Das Europäische Parlament nahm am 13.3.2012 den Entwurf einer europäischen Erbrechtsverordnung an, die das Internationale Erbrecht in Europa vereinheitlicht und damit nationale und regionale Differenzen einebnet, die für sich betrachtet, je nach anwendbarer Rechtsordnung durchaus Sinn hatten. Die Einforderung regionaler Differenz gegen ein Einheitsdenken, dass unweigerlich in einen europäischen Einheitsstaat einmünden soll, macht vor dem Hintergrund einer Tendenz europäischer "Gleichmacherei" in bester Absicht - je nachdem - durchaus Sinn. Allerdings hat diese Rechtsvereinheitlichung einen gewissen Charme, der zu einer Internationalisierung der Beratungspraxis zwingt. Jedenfalls tritt diese Verordnung nach Zustimmung des Rates ohne Umsetzungsakt der Mitgliedstaaten als national unmittelbar geltendes Recht in Kraft, voraussichtlich zur Jahresmitte. Rechtsanwender und Betroffene müssen sich darauf einstellen, denn es ergeben sich erhebliche Veränderungen aus deutscher Perspektive.
In grenzüberschreitenden Erbfällen war oftmals problematisch, nach welchem Recht sich die Erbfolge richtete, auch wenn die Praxis mit den bisherigen Regelungen recht gut klargekommen ist. Die Neuregelung schafft einen Einheitsmodus an den sich insbesondere deutsche Juristen gewöhnen werden müssen, weil die Anknüpfung an die Staatsangehörigkeit einer Anknüpfung an das Domicile weicht, wie sie insbesondere aus dem englischen Recht vertraut ist.
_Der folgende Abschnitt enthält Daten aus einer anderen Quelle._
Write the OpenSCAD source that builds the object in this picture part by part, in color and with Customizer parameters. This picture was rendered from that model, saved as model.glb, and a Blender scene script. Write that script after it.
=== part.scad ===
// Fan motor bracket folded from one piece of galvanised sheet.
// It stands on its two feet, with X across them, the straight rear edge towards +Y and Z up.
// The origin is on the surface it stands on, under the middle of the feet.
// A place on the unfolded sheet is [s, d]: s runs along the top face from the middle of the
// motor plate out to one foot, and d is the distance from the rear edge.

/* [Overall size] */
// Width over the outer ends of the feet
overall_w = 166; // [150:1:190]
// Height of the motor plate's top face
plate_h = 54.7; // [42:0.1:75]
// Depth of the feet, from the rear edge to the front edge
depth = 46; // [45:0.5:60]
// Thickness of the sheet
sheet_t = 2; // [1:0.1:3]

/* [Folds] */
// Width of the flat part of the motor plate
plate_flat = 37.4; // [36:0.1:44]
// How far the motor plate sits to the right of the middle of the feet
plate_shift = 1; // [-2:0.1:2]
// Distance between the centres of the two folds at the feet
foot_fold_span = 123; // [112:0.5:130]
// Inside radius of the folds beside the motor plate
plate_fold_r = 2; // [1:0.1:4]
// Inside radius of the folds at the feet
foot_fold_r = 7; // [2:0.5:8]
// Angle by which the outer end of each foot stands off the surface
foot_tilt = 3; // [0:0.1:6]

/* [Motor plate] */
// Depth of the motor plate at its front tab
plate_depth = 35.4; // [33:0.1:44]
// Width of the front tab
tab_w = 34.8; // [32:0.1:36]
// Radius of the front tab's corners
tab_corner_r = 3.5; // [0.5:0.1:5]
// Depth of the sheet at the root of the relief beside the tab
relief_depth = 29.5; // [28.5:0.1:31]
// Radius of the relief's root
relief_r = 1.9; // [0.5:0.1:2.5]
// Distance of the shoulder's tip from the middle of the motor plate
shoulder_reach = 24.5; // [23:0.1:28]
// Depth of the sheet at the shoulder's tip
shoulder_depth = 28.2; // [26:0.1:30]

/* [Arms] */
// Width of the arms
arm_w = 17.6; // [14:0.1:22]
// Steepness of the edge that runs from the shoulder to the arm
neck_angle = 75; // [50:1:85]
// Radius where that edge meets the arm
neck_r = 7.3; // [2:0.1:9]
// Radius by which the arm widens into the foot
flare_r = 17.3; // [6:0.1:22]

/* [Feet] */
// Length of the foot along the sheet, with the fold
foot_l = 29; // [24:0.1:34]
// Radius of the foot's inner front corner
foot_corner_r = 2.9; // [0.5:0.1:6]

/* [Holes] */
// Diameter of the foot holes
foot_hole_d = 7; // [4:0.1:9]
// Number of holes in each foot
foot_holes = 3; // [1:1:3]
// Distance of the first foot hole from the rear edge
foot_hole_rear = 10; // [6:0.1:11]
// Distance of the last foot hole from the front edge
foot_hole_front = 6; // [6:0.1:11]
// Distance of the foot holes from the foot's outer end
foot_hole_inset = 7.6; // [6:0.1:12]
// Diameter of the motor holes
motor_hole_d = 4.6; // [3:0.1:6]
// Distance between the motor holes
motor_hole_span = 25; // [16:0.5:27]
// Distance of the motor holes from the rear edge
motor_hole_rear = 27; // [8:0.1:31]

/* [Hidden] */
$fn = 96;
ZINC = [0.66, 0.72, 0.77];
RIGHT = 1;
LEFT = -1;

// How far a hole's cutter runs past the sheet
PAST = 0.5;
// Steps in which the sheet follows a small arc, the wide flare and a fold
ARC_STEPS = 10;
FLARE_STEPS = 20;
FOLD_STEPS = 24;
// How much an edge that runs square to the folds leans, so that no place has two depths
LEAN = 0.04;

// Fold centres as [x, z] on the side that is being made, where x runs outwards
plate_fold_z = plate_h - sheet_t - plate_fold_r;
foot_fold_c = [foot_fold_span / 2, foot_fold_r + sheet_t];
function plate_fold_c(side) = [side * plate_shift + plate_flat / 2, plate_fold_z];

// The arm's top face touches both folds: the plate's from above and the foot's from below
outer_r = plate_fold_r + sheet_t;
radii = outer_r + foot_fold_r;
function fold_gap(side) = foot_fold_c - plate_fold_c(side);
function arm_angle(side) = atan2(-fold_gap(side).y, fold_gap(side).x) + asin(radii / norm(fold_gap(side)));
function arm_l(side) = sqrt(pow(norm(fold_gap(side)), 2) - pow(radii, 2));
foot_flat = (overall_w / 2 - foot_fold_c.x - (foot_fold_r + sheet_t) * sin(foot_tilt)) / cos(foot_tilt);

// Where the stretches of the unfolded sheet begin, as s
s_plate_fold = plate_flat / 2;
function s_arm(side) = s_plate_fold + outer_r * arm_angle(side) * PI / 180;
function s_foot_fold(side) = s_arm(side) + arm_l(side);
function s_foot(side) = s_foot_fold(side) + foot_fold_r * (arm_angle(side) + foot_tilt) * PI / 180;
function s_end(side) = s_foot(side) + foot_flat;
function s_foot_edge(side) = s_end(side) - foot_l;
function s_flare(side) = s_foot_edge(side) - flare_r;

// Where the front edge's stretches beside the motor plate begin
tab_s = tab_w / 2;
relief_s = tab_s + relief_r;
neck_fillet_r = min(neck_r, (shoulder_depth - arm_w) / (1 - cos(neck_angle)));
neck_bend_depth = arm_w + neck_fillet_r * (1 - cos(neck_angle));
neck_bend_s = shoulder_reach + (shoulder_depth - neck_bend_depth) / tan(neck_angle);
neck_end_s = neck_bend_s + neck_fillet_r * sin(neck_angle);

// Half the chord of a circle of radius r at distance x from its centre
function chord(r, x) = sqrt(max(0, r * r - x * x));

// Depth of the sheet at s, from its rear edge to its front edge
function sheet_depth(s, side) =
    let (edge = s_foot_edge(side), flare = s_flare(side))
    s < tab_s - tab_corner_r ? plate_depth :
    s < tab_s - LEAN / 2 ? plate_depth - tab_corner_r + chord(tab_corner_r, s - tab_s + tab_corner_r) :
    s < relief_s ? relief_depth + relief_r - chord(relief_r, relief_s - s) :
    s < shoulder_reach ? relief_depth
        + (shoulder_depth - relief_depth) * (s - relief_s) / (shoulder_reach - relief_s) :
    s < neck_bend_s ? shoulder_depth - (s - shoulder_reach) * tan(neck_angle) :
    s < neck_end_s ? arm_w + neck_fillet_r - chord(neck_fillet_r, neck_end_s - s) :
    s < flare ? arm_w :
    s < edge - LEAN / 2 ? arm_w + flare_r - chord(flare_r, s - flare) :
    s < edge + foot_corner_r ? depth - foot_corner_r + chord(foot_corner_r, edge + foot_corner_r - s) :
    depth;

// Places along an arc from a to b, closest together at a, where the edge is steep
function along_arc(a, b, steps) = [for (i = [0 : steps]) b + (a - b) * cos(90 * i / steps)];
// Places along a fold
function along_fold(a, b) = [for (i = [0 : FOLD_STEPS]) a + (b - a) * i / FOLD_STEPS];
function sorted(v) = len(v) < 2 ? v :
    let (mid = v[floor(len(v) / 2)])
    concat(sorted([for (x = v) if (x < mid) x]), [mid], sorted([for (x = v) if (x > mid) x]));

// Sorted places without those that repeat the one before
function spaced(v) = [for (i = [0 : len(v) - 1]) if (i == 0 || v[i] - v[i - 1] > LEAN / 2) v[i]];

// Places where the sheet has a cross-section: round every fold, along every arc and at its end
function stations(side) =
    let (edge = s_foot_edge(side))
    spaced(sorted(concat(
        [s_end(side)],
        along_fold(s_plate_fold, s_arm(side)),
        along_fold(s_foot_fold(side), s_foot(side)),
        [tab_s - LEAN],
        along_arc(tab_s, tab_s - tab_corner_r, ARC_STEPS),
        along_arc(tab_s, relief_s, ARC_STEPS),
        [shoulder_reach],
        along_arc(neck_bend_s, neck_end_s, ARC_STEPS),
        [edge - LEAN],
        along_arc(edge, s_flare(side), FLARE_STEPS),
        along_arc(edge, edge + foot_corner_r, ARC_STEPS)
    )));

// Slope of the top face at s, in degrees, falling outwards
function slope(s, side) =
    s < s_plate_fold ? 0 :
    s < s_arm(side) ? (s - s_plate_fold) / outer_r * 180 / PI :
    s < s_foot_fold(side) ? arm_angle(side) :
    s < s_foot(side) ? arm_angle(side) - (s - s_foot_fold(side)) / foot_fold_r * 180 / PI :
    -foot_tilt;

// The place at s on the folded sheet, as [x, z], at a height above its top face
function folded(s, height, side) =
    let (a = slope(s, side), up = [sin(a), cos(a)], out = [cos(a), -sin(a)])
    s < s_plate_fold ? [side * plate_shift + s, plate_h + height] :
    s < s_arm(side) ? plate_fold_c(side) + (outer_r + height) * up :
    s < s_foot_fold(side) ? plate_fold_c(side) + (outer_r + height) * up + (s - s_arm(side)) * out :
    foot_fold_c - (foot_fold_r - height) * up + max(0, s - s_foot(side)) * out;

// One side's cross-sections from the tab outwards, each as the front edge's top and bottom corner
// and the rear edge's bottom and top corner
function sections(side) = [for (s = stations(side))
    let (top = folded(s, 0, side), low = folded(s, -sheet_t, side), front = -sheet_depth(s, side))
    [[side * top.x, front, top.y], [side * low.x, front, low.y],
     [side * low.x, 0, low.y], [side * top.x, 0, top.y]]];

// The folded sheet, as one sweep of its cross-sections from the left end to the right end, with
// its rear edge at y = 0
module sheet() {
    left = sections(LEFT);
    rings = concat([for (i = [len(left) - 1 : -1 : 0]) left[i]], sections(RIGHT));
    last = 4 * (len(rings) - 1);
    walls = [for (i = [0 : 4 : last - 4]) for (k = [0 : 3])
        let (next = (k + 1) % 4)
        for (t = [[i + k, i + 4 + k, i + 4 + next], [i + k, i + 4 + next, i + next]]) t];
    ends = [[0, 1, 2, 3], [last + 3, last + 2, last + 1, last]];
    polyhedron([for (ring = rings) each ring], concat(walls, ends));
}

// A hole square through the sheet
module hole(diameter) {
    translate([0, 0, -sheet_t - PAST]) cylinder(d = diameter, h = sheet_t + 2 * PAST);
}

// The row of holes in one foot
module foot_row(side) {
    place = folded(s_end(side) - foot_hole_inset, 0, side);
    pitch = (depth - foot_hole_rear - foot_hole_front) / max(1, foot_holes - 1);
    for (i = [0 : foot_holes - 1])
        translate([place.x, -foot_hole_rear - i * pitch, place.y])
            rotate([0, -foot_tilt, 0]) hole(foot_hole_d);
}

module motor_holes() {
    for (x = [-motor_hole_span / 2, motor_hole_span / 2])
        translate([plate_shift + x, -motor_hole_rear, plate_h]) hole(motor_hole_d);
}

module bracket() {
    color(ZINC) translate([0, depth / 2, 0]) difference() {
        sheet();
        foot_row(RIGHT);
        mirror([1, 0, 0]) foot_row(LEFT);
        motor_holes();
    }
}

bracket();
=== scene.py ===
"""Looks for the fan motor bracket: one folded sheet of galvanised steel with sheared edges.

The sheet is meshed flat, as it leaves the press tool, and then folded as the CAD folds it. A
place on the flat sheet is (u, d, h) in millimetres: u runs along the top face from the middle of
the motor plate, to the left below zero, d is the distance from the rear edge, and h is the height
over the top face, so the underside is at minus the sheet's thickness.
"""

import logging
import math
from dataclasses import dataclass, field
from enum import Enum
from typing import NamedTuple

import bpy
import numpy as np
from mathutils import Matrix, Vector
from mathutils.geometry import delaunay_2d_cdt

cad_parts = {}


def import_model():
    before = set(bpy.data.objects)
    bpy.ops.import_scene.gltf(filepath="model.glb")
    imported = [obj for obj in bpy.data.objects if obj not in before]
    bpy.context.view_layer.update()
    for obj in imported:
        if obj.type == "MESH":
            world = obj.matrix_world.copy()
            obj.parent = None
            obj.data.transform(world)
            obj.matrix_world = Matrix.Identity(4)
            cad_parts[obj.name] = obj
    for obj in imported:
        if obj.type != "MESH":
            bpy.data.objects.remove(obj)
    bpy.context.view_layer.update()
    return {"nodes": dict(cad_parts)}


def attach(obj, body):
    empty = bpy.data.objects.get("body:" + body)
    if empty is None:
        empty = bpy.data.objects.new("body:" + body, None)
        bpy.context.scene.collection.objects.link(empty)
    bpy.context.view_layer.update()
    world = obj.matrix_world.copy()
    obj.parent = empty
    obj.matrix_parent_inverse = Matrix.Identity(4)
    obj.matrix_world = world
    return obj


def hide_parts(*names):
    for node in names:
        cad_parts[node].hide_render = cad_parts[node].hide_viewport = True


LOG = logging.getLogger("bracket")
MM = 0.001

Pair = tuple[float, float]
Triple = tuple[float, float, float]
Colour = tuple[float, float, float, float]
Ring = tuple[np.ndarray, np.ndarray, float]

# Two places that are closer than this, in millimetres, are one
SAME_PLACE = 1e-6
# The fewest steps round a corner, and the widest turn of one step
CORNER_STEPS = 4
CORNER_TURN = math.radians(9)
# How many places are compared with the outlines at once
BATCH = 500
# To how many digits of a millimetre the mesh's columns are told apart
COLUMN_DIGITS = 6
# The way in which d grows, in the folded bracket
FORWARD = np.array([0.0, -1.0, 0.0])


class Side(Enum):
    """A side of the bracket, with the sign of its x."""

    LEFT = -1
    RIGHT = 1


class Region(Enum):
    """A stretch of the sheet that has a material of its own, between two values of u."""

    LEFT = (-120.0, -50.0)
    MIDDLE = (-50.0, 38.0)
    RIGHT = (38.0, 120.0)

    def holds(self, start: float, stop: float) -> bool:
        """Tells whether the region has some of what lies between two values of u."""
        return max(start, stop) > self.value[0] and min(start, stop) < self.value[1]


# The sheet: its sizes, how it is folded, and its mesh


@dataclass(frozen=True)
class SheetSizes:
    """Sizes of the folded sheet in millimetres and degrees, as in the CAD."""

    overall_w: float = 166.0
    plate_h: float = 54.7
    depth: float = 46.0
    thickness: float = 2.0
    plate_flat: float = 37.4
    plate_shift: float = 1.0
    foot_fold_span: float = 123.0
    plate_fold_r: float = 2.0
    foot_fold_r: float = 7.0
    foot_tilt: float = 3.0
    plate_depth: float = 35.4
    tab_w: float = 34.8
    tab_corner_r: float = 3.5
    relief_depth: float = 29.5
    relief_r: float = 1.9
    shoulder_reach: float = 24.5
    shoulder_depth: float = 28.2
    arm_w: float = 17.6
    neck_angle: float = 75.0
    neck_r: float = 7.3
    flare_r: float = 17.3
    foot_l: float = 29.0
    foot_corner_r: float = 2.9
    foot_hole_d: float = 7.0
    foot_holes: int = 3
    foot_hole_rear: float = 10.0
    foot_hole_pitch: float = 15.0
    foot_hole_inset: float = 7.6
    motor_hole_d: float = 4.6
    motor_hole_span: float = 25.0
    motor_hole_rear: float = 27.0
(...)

Maßgeblich ist nunmehr nicht mehr - wie bislang im deutschen IPR - die Staatsangehörigkeit, sondern der letzte Wohnsitz des Erblassers - bestimmt nach Domicile - Kriterien - entscheidet darüber, welches Recht zur Anwendung gelangt.
Dies kann durchaus zu einem unerwünschten Statutenwechsel führen, dem testamentarisch begegnet werden kann, da eine Rechtswahl weiter zulässig ist, wobei die Einzelheiten noch erheblichen Diskussionsbedarf auslösen werden.
Verstirbt ein deutscher Erblasser etwa in Spanien würde dies bei gesetzlicher Erbfolge in Erfüllung der Kriterien der EU - Verordnung nicht mehr zur Anwendung deutschen Rechts führen, sondern zur Anwendung des spanischen Erbrechts, dass in vielen Bereichen - Stichwort: Noterbenrecht als Beispiel - ganz anders strukturiert ist (mit vielen Ähnlichkeiten zu Frankreich und Italien).
Diese Neuregelung wird die Beratungspraxis im Erbrecht europäischer machen, indem eine zweite Rechtsordnung bei Auslandsaufenthalten über eine längere Dauer hinweg nunmehr konsequent in die Überlegungen einbezogen werden müssen, gerade im Auswanderungsland Deutschland.
Die europäische Erbrechtspraxis wird mit diesen Änderungen klarkommen.
Neu geschaffen wird jetzt das europäische Nachlasszeugnis: es stellt eine Art internationalen Erbschein mit Geltung für die gesamte EU dar.